Chinese APT Conducts Espionage Campaign Against Indian Banks and Korean Policy Makers
What Happened — A China‑backed advanced persistent threat (APT) group has been observed conducting cyber‑espionage operations targeting India’s banking sector and policy‑making circles in South Korea. The campaign leverages stale but still effective tactics, techniques, and procedures (TTPs) to gain footholds and exfiltrate sensitive financial and policy data.
Why It Matters for TPRM —
- Financial institutions and government agencies are high‑value third‑party vendors; compromise can cascade to their clients.

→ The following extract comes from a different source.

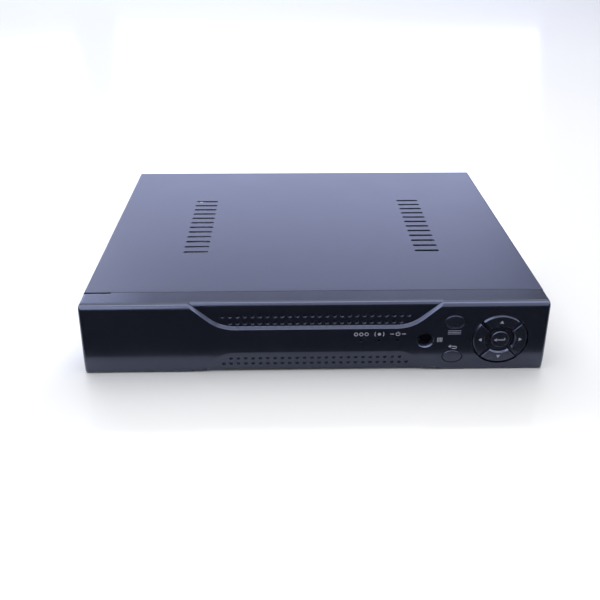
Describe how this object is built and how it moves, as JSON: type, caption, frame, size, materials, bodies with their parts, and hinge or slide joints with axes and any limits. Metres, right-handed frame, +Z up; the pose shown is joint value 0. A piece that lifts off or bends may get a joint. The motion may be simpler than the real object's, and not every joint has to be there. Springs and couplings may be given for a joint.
{
  "type": "digital video recorder",
  "caption": "Flat desktop video recorder: folded-steel case with slotted cover, black moulded front with direction, menu and escape keys, infrared window, rear sockets and a small fan.",
  "frame": {"origin": "on the table plane under the feet, below the middle of the whole recorder, rear sockets included", "axes": "+X to the right seen from the front, +Y from the front bezel to the rear sockets, +Z up"},
  "size_m": [0.3, 0.2392, 0.051],
  "materials": {
    "painted_case": "satin blue-black powder coat",
    "bezel": "moulded black plastic, semi-gloss",
    "keys": "moulded black plastic, satin",
    "smoked_lens": "dark infrared window, polished",
    "led_lens": "diffused",
    "bare_steel": "zinc-plated sheet",
    "nickel": "nickel-plated",
    "aluminium": "cast and machined",
    "circuit_board": "green solder mask",
    "chip": "moulded epoxy",
    "rubber_feet": "matt",
    "fan_plastic": "satin",
    "socket_plastic": "satin",
    "cable_red": "extruded",
    "cable_grey": "extruded"
  },
  "bodies": {
    "recorder": {"front_bezel": "bezel", "top_cover": "painted_case", "base_chassis": "bare_steel", "rear_panel": "painted_case", "front_board": "circuit_board", "receiver_window": "smoked_lens", "receiver_sensor": "chip", "spare_led": "led_lens", "record_led": "led_lens", "power_led": "led_lens", "main_board": "circuit_board", "processor": "chip", "heat_sink": "aluminium", "hard_disk": "aluminium", "hard_disk_board": "circuit_board", "front_panel_cable": "cable_grey", "drive_data_cable": "cable_red", "drive_power_cable": "cable_grey", "fan_frame": "fan_plastic", "video_in_socket_1": "nickel", "video_in_socket_2": "nickel", "video_in_socket_3": "nickel", "video_in_socket_4": "nickel", "video_out_socket": "nickel", "audio_out_socket": "nickel", "audio_in_sockets": "socket_plastic", "monitor_socket": "bare_steel", "hdmi_socket": "bare_steel", "usb_sockets": "bare_steel", "network_socket": "bare_steel", "power_socket": "socket_plastic", "menu_switch": "chip", "escape_switch": "chip", "up_switch": "chip", "right_switch": "chip", "down_switch": "chip", "left_switch": "chip", "enter_switch": "chip", "cover_screw_left_1": "painted_case", "cover_screw_left_2": "painted_case", "cover_screw_right_1": "painted_case", "cover_screw_right_2": "painted_case", "cover_screw_rear_1": "painted_case", "cover_screw_rear_2": "painted_case", "drive_screw_1": "nickel", "drive_screw_2": "nickel", "drive_screw_3": "nickel", "drive_screw_4": "nickel", "foot_front_left": "rubber_feet", "foot_front_right": "rubber_feet", "foot_rear_left": "rubber_feet", "foot_rear_right": "rubber_feet"},
    "menu_key": {"menu_key": "keys"},
    "escape_key": {"escape_key": "keys"},
    "up_key": {"up_key": "keys"},
    "right_key": {"right_key": "keys"},
    "down_key": {"down_key": "keys"},
    "left_key": {"left_key": "keys"},
    "enter_key": {"enter_key": "keys"},
    "fan_rotor": {"fan_rotor": "fan_plastic"}
  },
  "joints": [
    {"name": "menu_press", "type": "slide", "parent": "recorder", "child": "menu_key", "axis": [0, 1, 0], "range_m": [0, 0.0006], "stiffness_N_per_m": 900},
    {"name": "escape_press", "type": "slide", "parent": "recorder", "child": "escape_key", "axis": [0, 1, 0], "range_m": [0, 0.0006], "stiffness_N_per_m": 900},
    {"name": "up_press", "type": "slide", "parent": "recorder", "child": "up_key", "axis": [0, 1, 0], "range_m": [0, 0.0006], "stiffness_N_per_m": 900},
    {"name": "right_press", "type": "slide", "parent": "recorder", "child": "right_key", "axis": [0, 1, 0], "range_m": [0, 0.0006], "stiffness_N_per_m": 900},
    {"name": "down_press", "type": "slide", "parent": "recorder", "child": "down_key", "axis": [0, 1, 0], "range_m": [0, 0.0006], "stiffness_N_per_m": 900},
    {"name": "left_press", "type": "slide", "parent": "recorder", "child": "left_key", "axis": [0, 1, 0], "range_m": [0, 0.0006], "stiffness_N_per_m": 900},
    {"name": "enter_press", "type": "slide", "parent": "recorder", "child": "enter_key", "axis": [0, 1, 0], "range_m": [0, 0.0006], "stiffness_N_per_m": 900},
    {"name": "fan_spin", "type": "hinge", "parent": "recorder", "child": "fan_rotor", "pos_m": [-0.112, 0.09903, 0.0275], "axis": [0, 1, 0], "continuous": true}
  ]
}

- Stale TTPs indicate low‑cost, long‑term threat activity that may evade traditional detection.
- Cross‑border espionage heightens geopolitical risk for multinational supply chains.
Who Is Affected — Banking and financial services firms in India; policy‑making bodies and related contractors in South Korea.
Recommended Actions —
- Review security posture of any Indian banking partners and Korean policy‑related vendors.
- Validate that these third parties employ multi‑factor authentication, network segmentation, and continuous monitoring.
- Incorporate geopolitical threat intelligence into vendor risk assessments.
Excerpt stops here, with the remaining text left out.